In the early-morning hours of October 20, 1971, Kenneth Como hack-sawed his way through the bars of his thirteenth-floor cell, climbed down to the eighth floor on a rope made of bed sheets, kicked in a window in the courtroom of Department 104 (where just a few months earlier I’d prosecuted Manson and his three female co-defendants), then left the building by way of the stairs. Sandra Good picked up Como in the Family van. Though Sandy later smashed up the van and was arrested, Como managed to elude capture for seven hours. Also arrested—but subsequently released, there being no positive proof that they had aided and abetted the escape—were Squeaky, Brenda, Kitty, and two other Family members.
No attempt was made to break out Manson during the Hawthorne trial. However, two of the jurors had to be replaced by alternates after receiving telephone threats that they would be killed if they voted for conviction. The calls were linked to an unidentified female Family member.

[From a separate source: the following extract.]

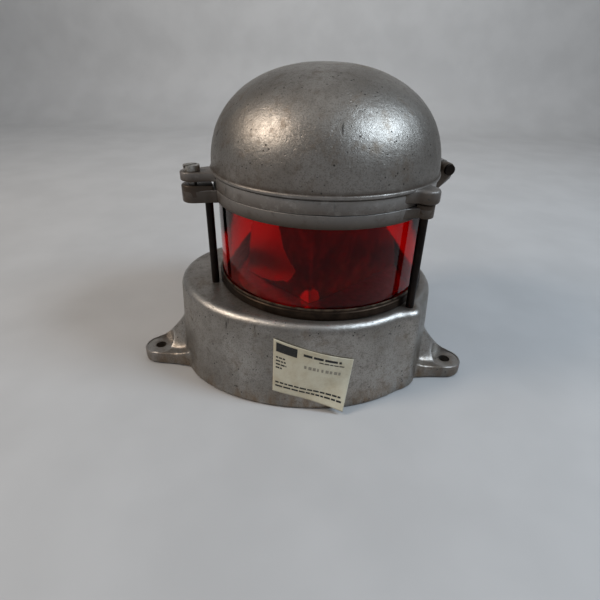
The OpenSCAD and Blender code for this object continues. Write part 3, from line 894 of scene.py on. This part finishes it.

Although Gypsy and Rice had previously been given only ninety days for their part in the attempted murder of a prosecution witness, they and their co-defendants found that the courts take shooting at police officers a little more seriously. All were charged with two counts of armed robbery. Rice pleaded guilty and was sent to state prison. The others were convicted on both counts and given the following sentences: Lovett, two consecutive five-year-to-life terms; Share, ten years to life; Como, fifteen years to life; Brunner and Bailey, twenty years to life.
Sandra Good was subsequently tried for aiding and abetting an escape. Her attorney, the one and only Irving Kanarek, claimed she had been kidnaped by Como. The jury didn’t buy it, and Sandy was given six months in jail.